My daughter loved to dance and was not conscious of body image, just as a seven year old should be, but that changed quickly with only one self directed comment about dancing with a bit of extra weight around the middle in front of Bug from a loved one. I tried to neutralized these acidic words as they were spoken, but in that instant they had swiftly taken root into her developing mind about her own body.  You see we had gone to a fair with belly dancers. We danced with these lovely ladies and enjoyed being free of judgement of others. We had met and adored not one but many women who had embraced their passion to dance. Their first goals were to be free. If a more fit body came from the dancing it was a bonus. My loved one saw pictures and only reflected her self conscious image onto them. Saying that “if they were going to dance like that they should cover their middle. That it wasn’t flattering and that no one wants to see that…….” Well, I could not stand by and let this injustice happen. For my daughter’s sake and for the lovely ladies we met embracing life. I let my loved one know in front of my daughter that no matter their shape they had a right to do what they loved. That they did not have the negative body image so we should not force it upon them. That they were beautiful and sweet and should not be begrudged for living! This shut my loved one down, but did little to heal the wound festering in my sweet baby’s mind. I saw the effects of this exchange within the weeks to come. My daughter spent way too much time in the bathroom with the scale and mirror. She stopped dancing and smiling. She would hold her mid section more often and not wear clothing that she loved because more of her shape could be seen in the slightly tighter child appropriate fit, and even watch what she ate on a dangerous level.

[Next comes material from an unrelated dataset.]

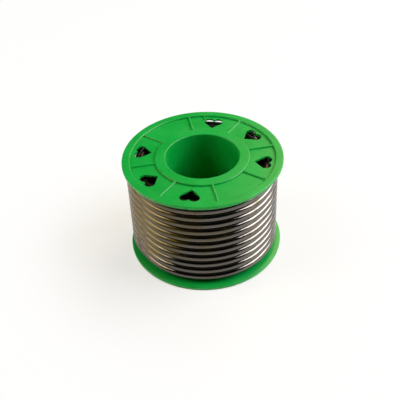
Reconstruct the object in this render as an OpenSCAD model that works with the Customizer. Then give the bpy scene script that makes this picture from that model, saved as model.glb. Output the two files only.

My little girl is at a stage that most children hit. That stage where they go from baby to tween. At this age more weight is put on so that height and preparation for puberty can be gained. I lovingly instructed her on this many times over. Made sure that my self image was projecting love for her to see. I made sure to dance with her and take long walks to talk.

I had always been tiny from the neck down with chubby cheeks. I had been taught through my mother’s body image and the way she had been treated to judge myself harshly. I grew up thinking that I was the fat kid because my cousin my age was so much smaller than me. I heard comments about my size from family members when I hit puberty and gained curves, what I then considered as weight and unacceptable. I wore my brother’s hand-me-down clothes so that I would not have to shop for my real size. Giving this all a bit more perspective… I was 5’4″ tall and would have worn a size 8-10, but what I wore was my brother’s cast offs he was 6’3″ at that time and slender. So rolled up jeans and extra large polo cut shirts were my thing that year. I changed a lot over the years and so did my style. I became the “chubby” head cheerleader or so I thought. I carried my body image to college and instead of gaining the freshman 15, I lost around 25 pounds because of anorexia.  I got complemented on my weight lose, even though I had none to lose because I was all muscle. I got weak and sick. My skin looked gray and I could not open glass and metal doors for myself. I didn’t have the strength anymore. All I wanted to do was sleep. I looked in the mirror and only saw what I wanted to see. I got on the scales and was pleased only to see the numbers drop. Eating once a day was good enough for me with snacks to curb my hunger pangs. This all continued until I took a good long look at my situation….I had to change! I went that day and got vitamins. I started that day eating full meals. My clothing size never changed because I wasn’t thick to begin with as I had lost weight my clothes hung on my hips instead of around my waist. I slowly began to become healthier, but old habits are hard to break. I did finally meet the love of my life and he saw what I was going through. He would remind me to eat and cook healthy meals for me. Granted we only saw each other once a week until we were married. Then he could keep a closer eye on me to help me recover.

I had to learn to love my body! No more skipping meals to lose, no more eating until I felt ill, treats are treats not meals!!!!!! I learned to dress the body that I have and to put on makeup that was flattering and not hide my face (thanks to “What Not to Wear” on TLC). Yes, I have gone up and down in weight! I had a baby!!!! My body changed and so do my clothes, but loving me is what isn’t changing anymore! I have to let my daughter see this!

I had another conversation with my daughter recently. She is almost nine now. I told her that I make an effort to show her that I am comfortable with the way my body is. Yes, healthier would be nice just to feel my best, but I do not live by the scale and she should not focus on it either. I told her about growing and changing and loving myself so that she can see that positive self image and gain from it. I want her to love herself! I want her to love her quirkiness, and geekiness, and cratiness. I want her to love the body she has because it is hers and owning it! I want her to understand that she is good enough the way she is. That what shows beauty is not only on the outside but found more deeply within. To love herself and to love others. To grow in confidence and peace. I want her to see herself as I see her….amazing and capable!